As shown in [14], PDE (partial differential equations) methods can be quite powerful in helping us to understand the dynamics of the Hegselmann–Krause System.

5.2 Density Estimation

In a very interesting paper, Tabak and Vanden-Eijnden proposed performing density estimation by mapping the initial distribution of data to a target distribution, usually an isotropic Gaussian [15]. This mapping can be obtained from the gradient flow dynamics of the log-likelihood function. In the continuous form (when the data set is a continuum), the flow dynamics takes the form:

$$\begin{aligned} \frac{\partial \phi (x, t)}{\partial t} = \frac{\nabla \mu (x)}{\mu (x)} \rho (x, t) - \nabla \rho (x, t), \quad \rho (x, t) = \frac{\rho _0(z)}{J(z, t)}, \quad x= \phi (z, t). \end{aligned}$$
(5.3)

Here \(\phi \) is the flow map, \(\rho _0\) is the initial distribution, \(\mu \) is the target distribution (usually a Gaussian), J is the Jacobian of the flow map.
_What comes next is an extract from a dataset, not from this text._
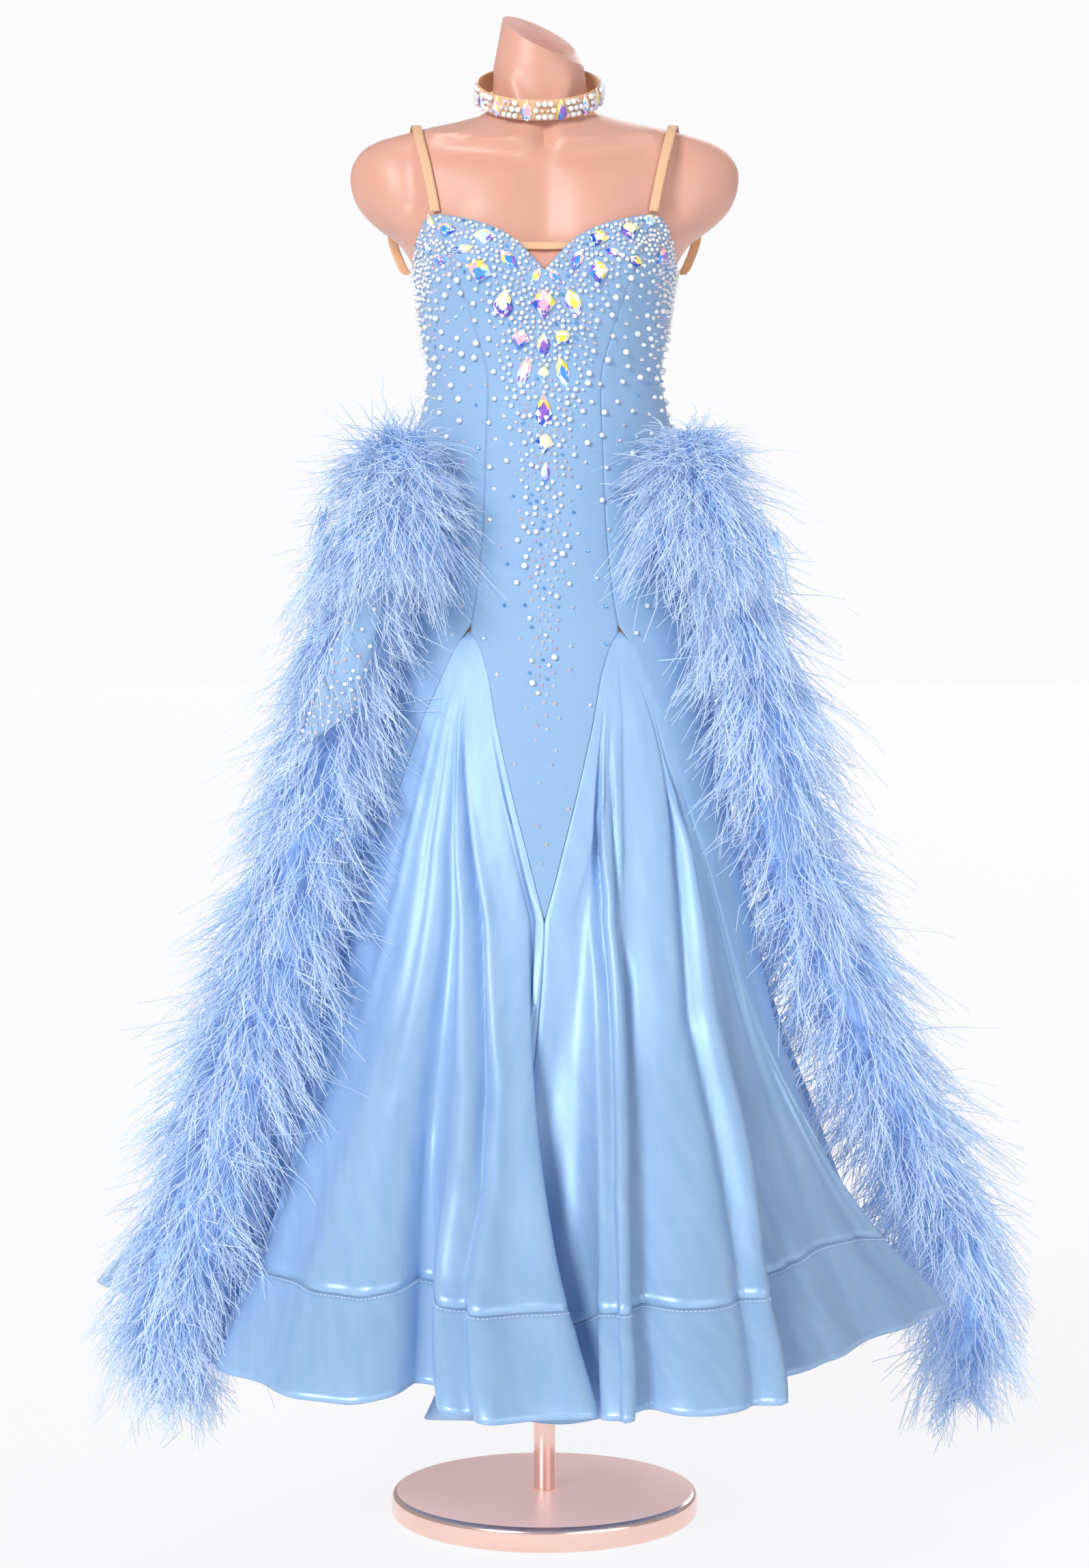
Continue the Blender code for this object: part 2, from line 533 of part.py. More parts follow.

The evolution of the density takes a simpler form:

$$\begin{aligned} \frac{\partial \rho (x, t)}{\partial t} = \nabla \left( \left( \nabla \rho (x, t) - \frac{\nabla \mu (x)}{\mu (x)} \rho (x, t) \right) \rho (x, t) \right) . \end{aligned}$$
(5.4)

The idea behind this can be useful for other unsupervised learning tasks.

6 Conclusions

We proposed some ideas about using continuous dynamical systems as a tool for machine learning. Besides offering some algorithmic and analytical advantages, we also hope that this provides an attractive alternative view to deep learning.

There are numerous open questions. The most important one is whether there are other natural candidates for the underlying dynamical systems besides the ones suggested in deep learning. Practical issues such as discretization and advanced numerical algorithms also remain to be explored.